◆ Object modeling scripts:
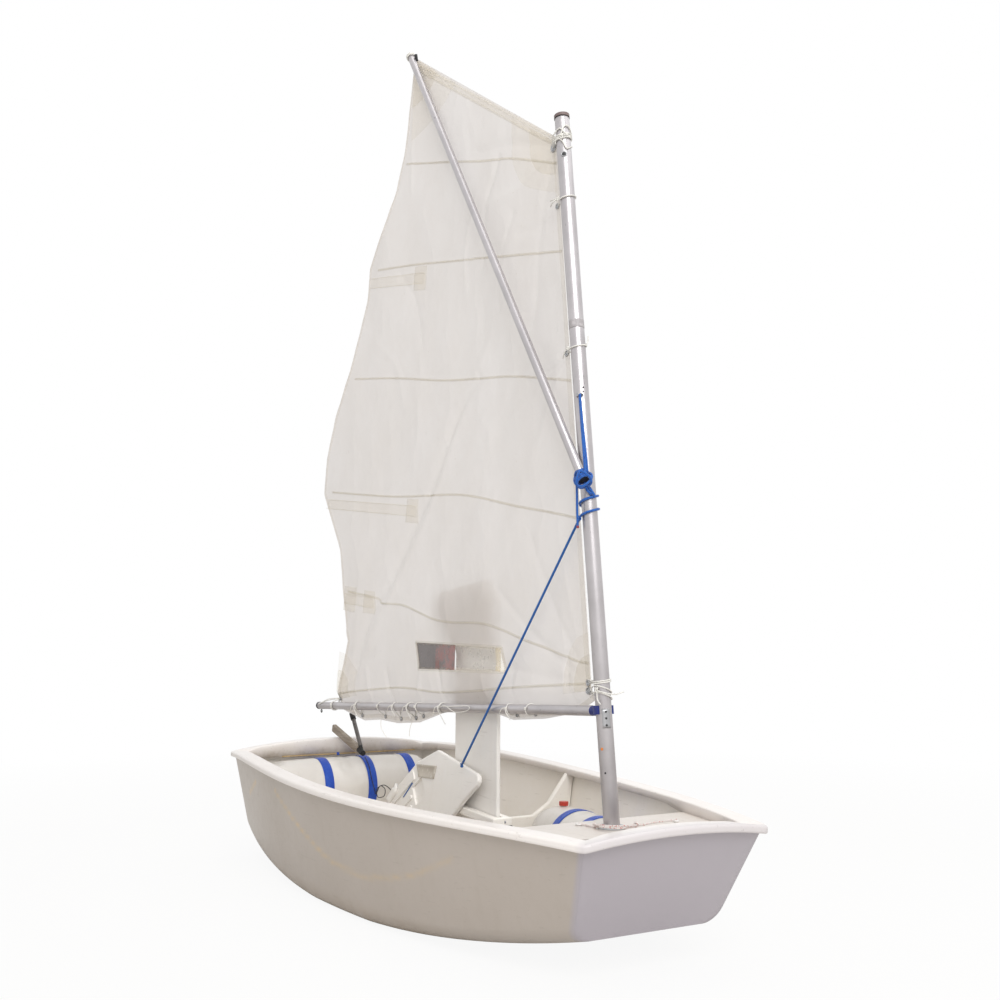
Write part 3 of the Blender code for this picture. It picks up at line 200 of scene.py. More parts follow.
def gridPiece(name, rows, material, body, ring=False, loop=False, caps=False, flip=False):
    # rows of points; ring joins each row's ends, loop joins the last row to the first
    rows = np.array(rows, float)
    rowCount, across = rows.shape[:2]
    along = np.concatenate([[0], np.cumsum(np.linalg.norm(np.diff(rows, axis=0), axis=2).mean(axis=1))])
    closedRows = np.concatenate([rows, rows[:, :1]], axis=1) if ring else rows
    wide = np.concatenate([[0], np.cumsum(np.linalg.norm(np.diff(closedRows, axis=1), axis=2).mean(axis=0))])
    faces, uvs = [], []
    for i in range(rowCount if loop else rowCount - 1):
        nextRow = (i + 1) % rowCount
        farAlong = along[i] + (along[1] if loop and nextRow == 0 else along[min(i + 1,
                rowCount - 1)] - along[i])
        for j in range(across if ring else across - 1):
            k = (j + 1) % across
            corners = [(i * across + j, along[i], wide[j]), (i * across + k, along[i], wide[j + 1]),
                       (nextRow * across + k, farAlong, wide[j + 1]),
                       (nextRow * across + j, farAlong, wide[j])]
            if flip:
                corners.reverse()
            faces.append([c[0] for c in corners])
            uvs += [(c[1], c[2]) for c in corners]
    if caps:
        ends = [list(range(across)), [(rowCount - 1) * across + j for j in reversed(range(across))]]
        for end in ends if not flip else [list(reversed(e)) for e in ends]:
            faces.append(list(reversed(end)))
            uvs += [(0.0, 0.0)] * across
    return makePiece(name, rows.reshape(-1, 3), faces, material, body, uvs)


def freeCord(name, path, radius, material, body):
    # a cord with a loose end: its own piece
    piece = tubePiece(name, path, radius, material, body, 8)
    return piece


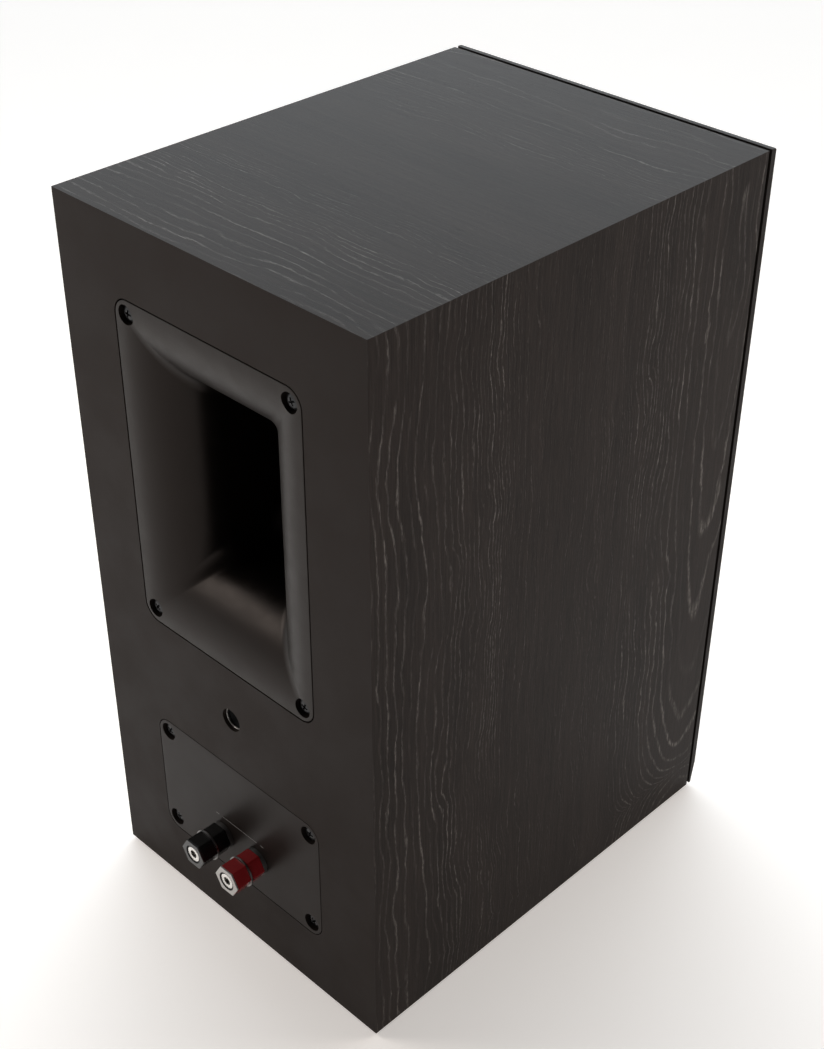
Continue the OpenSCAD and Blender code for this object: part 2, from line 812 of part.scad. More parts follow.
// Half-roll of rubber between the cone's edge and the basket's flange
module woofer_surround() {
  steps = 12;
  mid = (surround_in + surround_out) / 2;
  half = (surround_out - surround_in) / 2;
  function arch(w) = [for (i = [0:steps]) let (t = 180 - i * 180 / steps)
    [mid + (half + w) * cos(t), flange_top + (surround_rise + w) * sin(t)]];
  inside = arch(-lip_rubber);
  color([0.07, 0.07, 0.07]) at_front(0, woofer_z) rotate_extrude()
    polygon(concat([[surround_in - 3, flange_top + lip_rubber], [surround_in, flange_top + lip_rubber]],
      [for (p = arch(0)) if (p[1] > flange_top + lip_rubber) p],
      [[surround_out, flange_top + lip_rubber], [surround_out + 3, flange_top + lip_rubber],
       [surround_out + 3, flange_top]],
      [for (i = [steps:-1:0]) inside[i]], [[surround_in - 3, flange_top]]));
}

// Cone with a gently curved wall from the neck to the rim
module woofer_cone() {
  steps = 10;
  wall = 0.9;
  rim_r = surround_in + 0.5;
  rim_z = flange_top - wall - 0.1;
  bow = 2.5;
  function side(w) = [for (i = [0:steps]) let (u = i / steps)
    [cone_neck_r + 0.1 + (rim_r - cone_neck_r - 0.1) * u + bow * sin(180 * u) * 0.4,
     cone_neck_z + (rim_z - cone_neck_z) * u - bow * sin(180 * u) + w]];
  lower = side(0);
  color([0.3, 0.29, 0.28]) at_front(0, woofer_z) rotate_extrude()
    polygon(concat(side(wall), [for (i = [steps:-1:0]) lower[i]]));
}

module dust_cap() {
  cap_r = 17;
  cap_rise = 5.5;
  wall = 0.6;
  steps = 8;
  seat_z = cone_neck_z + (cap_r - cone_neck_r) / (surround_in - cone_neck_r) * 18 + 0.6;
  function cap(w) = [for (i = [0:steps]) let (t = i * 90 / steps)
    [(cap_r + w) * cos(t), seat_z + (cap_rise + w) * sin(t)]];
  inside = cap(-wall);
  color([0.26, 0.25, 0.24]) at_front(0, woofer_z) rotate_extrude()
    polygon(concat(cap(0), [for (i = [steps:-1:0]) [max(0, inside[i][0]), inside[i][1]]]));
}

// Corrugated disc that centres the coil, glued to the basket's shelf by its flat rim
module woofer_spider() {
  steps = 36;
  rim = [35.5, 40];
  waves = 4;
  wave = 1.2;
  wall = 0.5;
  r0 = cone_neck_r + 0.05;
  function sheet(w) = [for (i = [0:steps]) let (u = i / steps, even = min(1, min(u, 1 - u) * 8))
    [r0 + (rim[0] - r0) * u, shelf_z + wave * even * sin(360 * waves * u) + w]];
  lower = sheet(0);
  color([0.7, 0.55, 0.3]) at_front(0, woofer_z) rotate_extrude()
    polygon(concat(sheet(wall), [[rim[1], shelf_z + wall], [rim[1], shelf_z]],
      [for (i = [steps:-1:0]) lower[i]]));
}

module woofer_voice_coil() {
  color([0.75, 0.5, 0.25]) at_front(0, woofer_z) {
    ring(cone_neck_r, coil_in_r, coil_end_z - 6, cone_neck_z + 1.5);
    ring(13.3, cone_neck_r, coil_end_z - 6, top_plate_z + 3);
  }
}

module woofer_top_plate() {
  color([0.5, 0.5, 0.52]) at_front(0, woofer_z) ring(36, gap_r, magnet_z, top_plate_z);
}

module woofer_magnet() {
  color([0.18, 0.18, 0.19]) at_front(0, woofer_z) ring(41, 21, back_plate_z, magnet_z);
}

module woofer_yoke() {
  vent_r = 4;
  color([0.5, 0.5, 0.52]) at_front(0, woofer_z) difference() {
    union() {
      disc(36, woofer_end_z, back_plate_z);
      disc(pole_r, back_plate_z, top_plate_z + 0.5);
    }
    disc(vent_r, woofer_end_z - 1, top_plate_z + 1);
  }
}

// Countersunk screws under the trim ring
module woofer_screws() {
  slot = [0.9, 4];
  tip = 3;
  color([0.12, 0.12, 0.12]) at_front(0, woofer_z) woofer_fixings()
    translate([0, 0, flange_top]) difference() {
      rotate_extrude() polygon([[0, -driver_screw_len], [driver_shank_r * 0.3, -driver_screw_len],
        [driver_shank_r, tip - driver_screw_len], [driver_shank_r, -flat_head_d],
        [flat_head_r, 0], [0, 0]]);
      for (a = [0, 90]) rotate(a)
        translate([-slot[1] / 2, -slot[0] / 2, -1]) cube([slot[1], slot[0], 2]);
    }
}

// ---------------------------------------------------------------- tweeter

// Rings of the horn's inner surface, from the square mouth to the round throat, set back by w
function horn_rings(w) = [for (s = depths(-horn_throat_z, 16))
  let (a = horn_mouth - roll(s, horn_mouth - horn_throat_r, -horn_throat_z),
       r = 3 + (0.97 * a - 3) * ease(s, 8, -horn_throat_z))
  outline(a + w, a + w, r + w, -s - w)];

module horn() {
  inner = horn_rings(0);
  lead_in = [for (p = inner[0]) [p[0], p[1], 1]];
  flange_r = 34;
  color([0.09, 0.09, 0.09]) at_front(0, horn_z) difference() {
    union() {
      round_slab(horn_w, horn_w, horn_corner, -horn_plate_t, 0);
      loft(horn_rings(horn_wall));
      disc(flange_r, horn_back_z, horn_throat_z + 3);
    }
    loft(concat([lead_in], inner));
    disc(horn_throat_r, horn_back_z - 1, horn_throat_z + 0.5);
    disc(suspension_out, horn_back_z - 1, dome_seat_z + 2.4);
    corners([horn_screw, horn_screw]) {
      disc(screw_shank_r + clearance, -horn_plate_t - 1, 1);
      disc(counterbore_r, -counterbore_d, 1);
    }
  }
}

module horn_screws() {
  color([0.07, 0.07, 0.07]) at_front(0, horn_z) corners([horn_screw, horn_screw])
    translate([0, 0, -counterbore_d]) pan_screw(screw_head_r, screw_head_h, screw_shank_r, screw_len);
}

module tweeter_dome() {
  wall = 0.3;
  steps = 10;
  function cap(w) = [for (i = [0:steps]) let (t = i * 90 / steps)
    [(dome_r + w) * cos(t), dome_seat_z + (dome_rise + w) * sin(t)]];
  inside = cap(-wall);
  color([0.62, 0.63, 0.66]) at_front(0, horn_z) rotate_extrude()
    polygon(concat(cap(0), [for (i = [steps:-1:0]) [max(0, inside[i][0]), inside[i][1]]]));
}

module tweeter_surround() {
  steps = 8;
  mid = 14.1;
  half = 1.5;
  wall = 0.2;
  function arch(w) = [for (i = [0:steps]) let (t = 180 - i * 180 / steps)
    [mid + (half + w) * cos(t), dome_seat_z + (1.2 + w) * sin(t)]];
  inside = arch(-wall);
  color([0.1, 0.1, 0.1]) at_front(0, horn_z) rotate_extrude()
    polygon(concat(arch(0), [[suspension_out - 0.2, dome_seat_z],
      [suspension_out - 0.2, dome_seat_z - wall]], [[mid + half - wall, dome_seat_z - wall]],
      [for (i = [steps - 1:-1:0]) inside[i]]));
}

module tweeter_voice_coil() {
  color([0.75, 0.5, 0.25]) at_front(0, horn_z)
    ring(dome_r, dome_r - 0.3, dome_seat_z - 6, dome_seat_z);
}

module tweeter_top_plate() {
  color([0.5, 0.5, 0.52]) at_front(0, horn_z)
    ring(31, dome_r + 0.4, tweeter_magnet_z, tweeter_plate_z);
}

module tweeter_magnet() {
  color([0.18, 0.18, 0.19]) at_front(0, horn_z) ring(34, 18, tweeter_yoke_z, tweeter_magnet_z);
}

module tweeter_yoke() {
  color([0.5, 0.5, 0.52]) at_front(0, horn_z) {
    disc(31, tweeter_end_z, tweeter_yoke_z);
    disc(dome_r - 0.7, tweeter_yoke_z, tweeter_plate_z - 0.3);
  }
}

top_panel();
bottom_panel();
left_panel();
right_panel();
rear_panel();
front_baffle();
internal_brace();
acoustic_lining();
rubber_feet();
port_flare();
port_tube();
port_gasket();
port_screws();
terminal_plate();
terminal_gasket();
terminal_screws();
wall_mount_insert();
post_collars();
black_post();
red_post();
black_post_base();
red_post_base();
black_clamp_washer();
red_clamp_washer();
black_knob();
red_knob();
black_knob_core();
red_knob_core();
post_nuts();
solder_tags();
crossover_board();
crossover_spacers();
crossover_screws();
woofer_inductor();
tweeter_inductor();
capacitors();
resistors();
input_wires();
woofer_wires();
tweeter_wires();
woofer_basket();
woofer_trim_ring();
driver_gaskets();
woofer_surround();
woofer_cone();
dust_cap();
woofer_spider();
woofer_voice_coil();
woofer_top_plate();
woofer_magnet();
woofer_yoke();
woofer_screws();
horn();
horn_screws();
tweeter_dome();
tweeter_surround();
tweeter_voice_coil();
tweeter_top_plate();
tweeter_magnet();
tweeter_yoke();
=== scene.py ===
"""Looks of the bookshelf speaker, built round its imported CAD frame. Everything is in metres."""
import json
import math

import bmesh
import bpy
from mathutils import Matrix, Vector, noise

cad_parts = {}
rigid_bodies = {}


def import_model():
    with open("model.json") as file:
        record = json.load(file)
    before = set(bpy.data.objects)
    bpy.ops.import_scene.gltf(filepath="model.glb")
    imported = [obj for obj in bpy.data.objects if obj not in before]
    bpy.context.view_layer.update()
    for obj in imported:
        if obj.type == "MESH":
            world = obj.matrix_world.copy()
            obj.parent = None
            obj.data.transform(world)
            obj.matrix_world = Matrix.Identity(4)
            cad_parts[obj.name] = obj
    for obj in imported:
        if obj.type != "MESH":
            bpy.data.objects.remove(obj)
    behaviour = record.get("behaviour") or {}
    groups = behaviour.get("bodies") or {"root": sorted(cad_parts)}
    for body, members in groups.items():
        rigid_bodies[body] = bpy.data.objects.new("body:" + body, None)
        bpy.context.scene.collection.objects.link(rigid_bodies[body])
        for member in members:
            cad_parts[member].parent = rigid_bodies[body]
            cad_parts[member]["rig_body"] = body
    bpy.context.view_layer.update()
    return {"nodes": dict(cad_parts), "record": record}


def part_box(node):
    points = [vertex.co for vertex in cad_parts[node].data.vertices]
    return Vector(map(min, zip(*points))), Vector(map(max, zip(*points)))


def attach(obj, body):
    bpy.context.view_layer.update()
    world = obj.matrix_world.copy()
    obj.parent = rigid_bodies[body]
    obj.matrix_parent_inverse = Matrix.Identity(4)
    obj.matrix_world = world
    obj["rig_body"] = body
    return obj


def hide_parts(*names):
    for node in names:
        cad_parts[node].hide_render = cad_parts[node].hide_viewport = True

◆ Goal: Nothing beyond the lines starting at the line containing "top_panel();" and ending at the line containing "bpy.context.scene.collection.objects.link(rigid_bodies[body])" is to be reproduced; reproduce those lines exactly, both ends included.

◆ The solution:
top_panel();
bottom_panel();
left_panel();
right_panel();
rear_panel();
front_baffle();
internal_brace();
acoustic_lining();
rubber_feet();
port_flare();
port_tube();
port_gasket();
port_screws();
terminal_plate();
terminal_gasket();
terminal_screws();
wall_mount_insert();
post_collars();
black_post();
red_post();
black_post_base();
red_post_base();
black_clamp_washer();
red_clamp_washer();
black_knob();
red_knob();
black_knob_core();
red_knob_core();
post_nuts();
solder_tags();
crossover_board();
crossover_spacers();
crossover_screws();
woofer_inductor();
tweeter_inductor();
capacitors();
resistors();
input_wires();
woofer_wires();
tweeter_wires();
woofer_basket();
woofer_trim_ring();
driver_gaskets();
woofer_surround();
woofer_cone();
dust_cap();
woofer_spider();
woofer_voice_coil();
woofer_top_plate();
woofer_magnet();
woofer_yoke();
woofer_screws();
horn();
horn_screws();
tweeter_dome();
tweeter_surround();
tweeter_voice_coil();
tweeter_top_plate();
tweeter_magnet();
tweeter_yoke();
=== scene.py ===
"""Looks of the bookshelf speaker, built round its imported CAD frame. Everything is in metres."""
import json
import math

import bmesh
import bpy
from mathutils import Matrix, Vector, noise

cad_parts = {}
rigid_bodies = {}


def import_model():
    with open("model.json") as file:
        record = json.load(file)
    before = set(bpy.data.objects)
    bpy.ops.import_scene.gltf(filepath="model.glb")
    imported = [obj for obj in bpy.data.objects if obj not in before]
    bpy.context.view_layer.update()
    for obj in imported:
        if obj.type == "MESH":
            world = obj.matrix_world.copy()
            obj.parent = None
            obj.data.transform(world)
            obj.matrix_world = Matrix.Identity(4)
            cad_parts[obj.name] = obj
    for obj in imported:
        if obj.type != "MESH":
            bpy.data.objects.remove(obj)
    behaviour = record.get("behaviour") or {}
    groups = behaviour.get("bodies") or {"root": sorted(cad_parts)}
    for body, members in groups.items():
        rigid_bodies[body] = bpy.data.objects.new("body:" + body, None)
        bpy.context.scene.collection.objects.link(rigid_bodies[body])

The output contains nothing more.